Although Céspedes has made only a handful of dances for the DCC, already he’s won both praise and several national and international prizes (including, most recently, an award for a dance set to Carmina Burana that was made for the company). He’s also garnered recognition from audiences in Cuba, even if that can at times seem hard-won. ‘It’s very hard here,’ he says, plainly not joking. ‘They’re all critics. I’m not saying that Cuban audiences are the best in the world, but mostly the people who go to theatre know a lot about what they’re gonna see.’

And what might they – or their counterparts in the UK – expect from a dance by Céspedes? ‘When people go to the theatre I want them to see what they see and then take something in their heads a little further. I don’t do choreography to entertain people. This is not my job. I break my brains trying to do something that makes you think, or ask questions, or talk with each other. It’s a mix of everything. I want you to have fun, to enjoy yourself, or laugh, or whatever, but at the same time I want that something happens to you.’

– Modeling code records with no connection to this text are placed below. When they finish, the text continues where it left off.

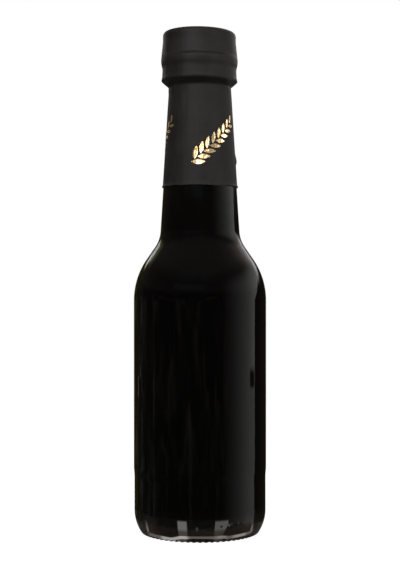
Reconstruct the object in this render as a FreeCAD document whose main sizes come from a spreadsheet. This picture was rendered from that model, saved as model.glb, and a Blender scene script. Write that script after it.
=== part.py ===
import FreeCAD, Part
import math
import os
import Sketcher
from FreeCAD import Vector

# A round glass bottle of vinegar, shut by a closure under a shrunk film sleeve.
# The origin is the middle of the foot, on the surface that the bottle stands on. +Z is up.
# Every solid is turned about Z from a half section in the XZ plane.

drivingSizes = [
    # The glass, from the mouth down. The shoulder and the neck hang from the lip.
    ("LipHeight", 206.3, "foot to the lip of the mouth"),
    ("FinishRadius", 13.0, "outside of the mouth's collar"),
    ("CollarStep", 0.33, "how far the collar stands out over the neck"),
    ("CollarRise", 0.6, "height of the slope up to the collar"),
    ("CollarDrop", 0.8, "how far the collar reaches down past the closure"),
    ("LipRounding", 0.8, "round of the lip's two edges"),
    ("BoreRadius", 9.5, "bore of the mouth"),
    ("BoreTaper", 4.2, "inner lean of the neck, in degrees"),
    ("NeckTaper", 3.55, "outer lean of the neck, in degrees"),
    ("NeckLength", 80.9, "lip to the foot of the neck's cone"),
    ("NeckRootRadius", 13.0, "hollow curve from neck to shoulder"),
    ("ShoulderAngle", 34.6, "lean of the shoulder's straight run, in degrees"),
    ("ShoulderRun", 6.2, "length of the shoulder's straight run"),
    ("BodyRadius", 27.58, "outside of the straight wall"),
    ("WallThickness", 2.0, "glass of the wall and shoulder"),
    # The foot.
    ("BandHeight", 24.0, "top of the plain band above the heel"),
    ("BandStep", 0.25, "how far the wall stands out over the band"),
    ("BandSlope", 3.0, "height of the slope from band to wall"),
    ("HeelHeight", 9.75, "height where the heel's curve meets the band"),
    ("HeelRadius", 16.8, "curve of the heel"),
    ("BearingWidth", 2.9, "ring that the bottle stands on"),
    ("BearingRounding", 0.9, "round of the standing ring's two edges"),
    ("PushUp", 3.2, "rise of the hollow under the foot"),
    ("BaseThickness", 7.6, "glass of the base at the axis"),
    ("FloorRadius", 7.5, "inner curve from floor to wall"),
    # The vinegar.
    ("Ullage", 30.0, "lip to the top of the vinegar"),
    # The closure. Its radii stand out from the collar, and its bands from its foot.
    ("CapClearance", 0.3, "play between closure and collar, all round"),
    ("CapWall", 1.72, "wall of the closure's plain top"),
    ("CapTopThickness", 2.0, "end of the closure, which seats on the lip"),
    ("CapHeight", 21.0, "whole height of the closure"),
    ("CrownHeight", 4.2, "height of the plain top"),
    ("CrownRounding", 2.1, "round of the top edge"),
    ("BeadStandOut", 0.78, "how far the bead stands out over the plain top"),
    ("BeadHeight", 9.0, "foot of the closure to the middle of the bead"),
    ("BeadRounding", 9.0, "curve of the bead"),
    ("WaistStandOut", 0.23, "the same for the groove under the bead"),
    ("WaistRounding", 6.0, "hollow curve of the groove"),
    ("BandStandOut", 0.34, "the same for the foot of the lower band"),
    ("BandFootHeight", 2.2, "foot of the closure to the foot of the lower band"),
    ("RimStandOut", 0.58, "the same for the bottom rim"),
    ("RimRounding", 0.9, "round of the bottom rim"),
    # The film sleeve.
    ("FilmThickness", 0.2, "shrunk film"),
    ("SleeveLength", 64.9, "top of the film to its open end"),
    ("TuckAngle", 39.0, "lean of the film under the rim, below level, in degrees"),
    ("TuckRounding", 1.2, "hollow curve of the film where it meets the neck"),
]

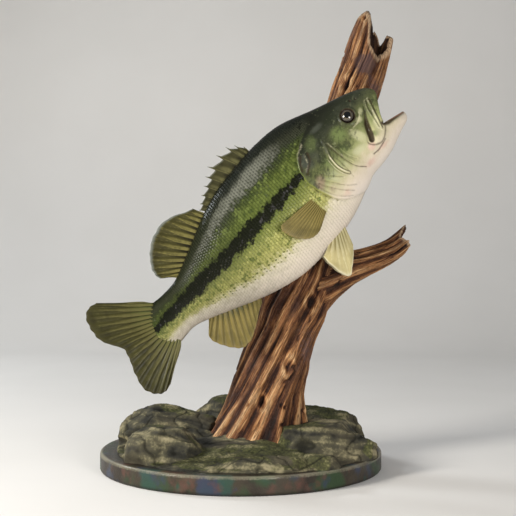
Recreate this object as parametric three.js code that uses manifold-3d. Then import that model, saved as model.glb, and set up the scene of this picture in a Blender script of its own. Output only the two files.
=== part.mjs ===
// A largemouth bass mount: the fish leaps up past a weathered driftwood stump that grows out of a
// rocky ground on a round plinth. Millimetres, +Z up. The origin is the centre of the plinth's
// underside; the fish's right side faces -Y and its head points to +X and up.
//
// The fish is drawn in a frame of its own: x runs forwards from the tail base along the lateral
// stripe, z towards the back fin, and y towards its left side. One group turns that frame into place.
import * as THREE from "three";
import Module from "manifold-3d";

const wasm = await Module();
wasm.setup();

// ---------------------------------------------------------------- driving dimensions
const GAP = 0.35; // left between pieces that touch
const PLINTH = { radius: 200, height: 25, round: 3.5 };
const FISH = { x: -105, y: -45, z: 208, pitch: 44 }; // tail base, and degrees that the head points up
const BEND = { tailFrom: 120, tailSwing: 15, headFrom: 300, headSwing: 5, reach: 130 };
const CUT = { tail: 52, gills: 284 }; // where tail stalk, trunk and head are parted
const EYE = { x: 376.5, y: 29.5, z: 28.5, radius: 9.6, depth: 6, rollUp: 15, turnAhead: 6 };
const TONGUE = { x: 398, z: -24, half: [26, 12, 6], tilt: 0.12 };
const BODY_SIDES = 22;
const LONG = { middle: 200, half: 150, end: 6 }; // how a widened body also grows at both its ends

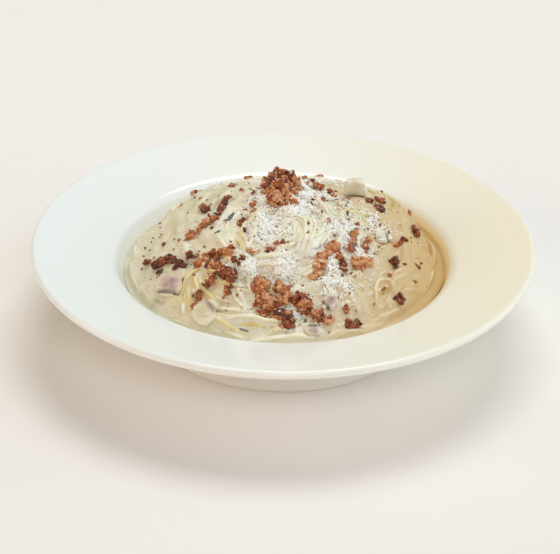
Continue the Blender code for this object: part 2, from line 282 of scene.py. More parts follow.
# %% Bowl sizes, in millimetres
bowl_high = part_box("pasta_bowl")[1]
RIM_RADIUS = bowl_high.x / MM
RIM_HEIGHT = bowl_high.z / MM
LIP_RADIUS = 2.2
SHOULDER_RADIUS = 9.0
SHOULDER_REACH, SHOULDER_HEIGHT = 96.1, 42.9  # where the shoulder slopes 30 degrees
RIM_SLOPE, WALL_SLOPE = 12.2, 65.0  # degrees
FLOOR_HEIGHT = 8.8
WALL_THICKNESS = 4.6
FOOT_RADIUS, FOOT_WIDTH, FOOT_RECESS = 77.9, 5.5, 3.4
UNDERSIDE = [(30.0, 11.7), (21.5, 9.8), (10.0, 7.2), (3.5, 5.1), (-1.1, 3.4)]  # from the shoulder's centre
FOOT_SIDE = [(3.4, 15.5), (2.2, 11.0), (0.7, 4.5), (0.0, 0.9), (-0.9, 0.0)]  # from the foot's radius

shoulder_centre = (SHOULDER_REACH + SHOULDER_RADIUS * math.sin(math.radians(30)),
                   SHOULDER_HEIGHT - SHOULDER_RADIUS * math.cos(math.radians(30)))
wall_top = (shoulder_centre[0] - SHOULDER_RADIUS * math.sin(math.radians(WALL_SLOPE)),
            shoulder_centre[1] + SHOULDER_RADIUS * math.cos(math.radians(WALL_SLOPE)))
well_radius = (wall_top[1] - FLOOR_HEIGHT) / (1 - math.cos(math.radians(WALL_SLOPE)))
well_centre = (wall_top[0] - well_radius * math.sin(math.radians(WALL_SLOPE)),
               FLOOR_HEIGHT + well_radius)
print("well arc: radius", round(well_radius, 1), "centre", [round(c, 1) for c in well_centre])


# %% Bowl outline
def arc(centre, radius, start, end, count):
    """Points on an arc, angles in degrees, lengths in millimetres."""
    angles = np.radians(np.linspace(start, end, count))
    return [(centre[0] + radius * math.cos(a), centre[1] + radius * math.sin(a)) for a in angles]


def smooth_line(points, rounds=2):
    """Cut the corners of a line of points, keeping its ends."""
    for _ in range(rounds):
        cut = [points[0]]
        for (x0, z0), (x1, z1) in zip(points, points[1:]):
            cut += [(0.75 * x0 + 0.25 * x1, 0.75 * z0 + 0.25 * z1),
                    (0.25 * x0 + 0.75 * x1, 0.25 * z0 + 0.75 * z1)]
        points = cut + [points[-1]]
    return points


def bowl_outline():
    """From the floor's middle up the inside, over the lip and back below."""
    lip = (RIM_RADIUS - LIP_RADIUS, RIM_HEIGHT - LIP_RADIUS)
    inside = [(0.0, FLOOR_HEIGHT), (22.0, FLOOR_HEIGHT)]
    inside += arc(well_centre, well_radius, -90, WALL_SLOPE - 90, 22)
    shoulder = arc(shoulder_centre, SHOULDER_RADIUS, 90 + WALL_SLOPE, 90 + RIM_SLOPE, 12)
    rim_end = arc(lip, LIP_RADIUS, 90 + RIM_SLOPE, -90, 15)
    near, far = np.array(shoulder[-1]), np.array(rim_end[0])
    rim = [tuple(near + (far - near) * t) for t in (0.15, 0.35, 0.55, 0.75, 0.92)]
    under_x, under_z = shoulder_centre
    underside = rim_end[-1:] + [(under_x + x, under_z + z) for x, z in UNDERSIDE]
    outer = arc(well_centre, well_radius + WALL_THICKNESS, -25, -47, 9)
    foot = [(FOOT_RADIUS + x, z) for x, z in FOOT_SIDE]
    inner = FOOT_RADIUS - FOOT_WIDTH
    inner_foot = [(inner + 0.6, 0.0), (inner, 0.6), (inner - 1.4, FOOT_RECESS), (40.0, FOOT_RECESS),
                  (0.0, FOOT_RECESS)]
    below = smooth_line(underside + outer[1:] + foot)
    return inside + shoulder[1:] + rim + rim_end[:-1] + below + inner_foot


# %% Porcelain


def glazed_porcelain():
    """White porcelain under a clear glaze: bright and smooth, with a faint ripple
    in its reflections. Painted light tints it cool on the left and cream on the
    right, as the cool and warm light fall there. On the right wall a painted warm
    glow stands for the light that the food bounces onto it."""
    material, add, shader, in_mm = new_material("glazed_porcelain")
    place = add("SeparateXYZ", {0: in_mm})
    cloud = add("TexNoise", {"Vector": in_mm, "Scale": 1 / 45, "Detail": 2.0})
    # painted light: the glaze runs cool on the left and cream on the right, with a little noise
    drift = add("Math", {0: cloud, 1: 60.0, 2: place.outputs["X"]}, operation="MULTIPLY_ADD")
    across = add("MapRange", {"Value": drift, "From Min": -110.0, "From Max": 170.0})
    colour = add("ValToRGB", {"Fac": across},
                 stops=[(0.0, "#EFF3F2"), (0.5, "#F5F4ED"), (1.0, "#F6EFD9")])
    # painted glow: warm light on the inside of the right wall, read from a point attribute
    film = add("Attribute", attribute_name="painted_glow").outputs["Fac"]
    with_painted_glow = add("Mix", {SHARE: film, UNDER: colour, OVER: linear("#FFE3A0")}, data_type="RGBA")
    set_inputs(shader, {"Base Color": with_painted_glow, "Roughness": 0.16, "IOR": 1.5,
                        "Normal": relief(add, in_mm, 14, 1.0, strength=0.05, height=0.5)})
    return material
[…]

Céspedes professes not to care how he’s perceived within the Cuban dance scene. He just want to make work, there or abroad. The latter, he admits, ‘would be good for the money and for inspiration, because when you work with new people you can be inspired. Also, there’s a moment when you’re not a prophet in your own land any more. This is normal. This is life. So you need to go out and do new stuff. And maybe you come back a new prophet.’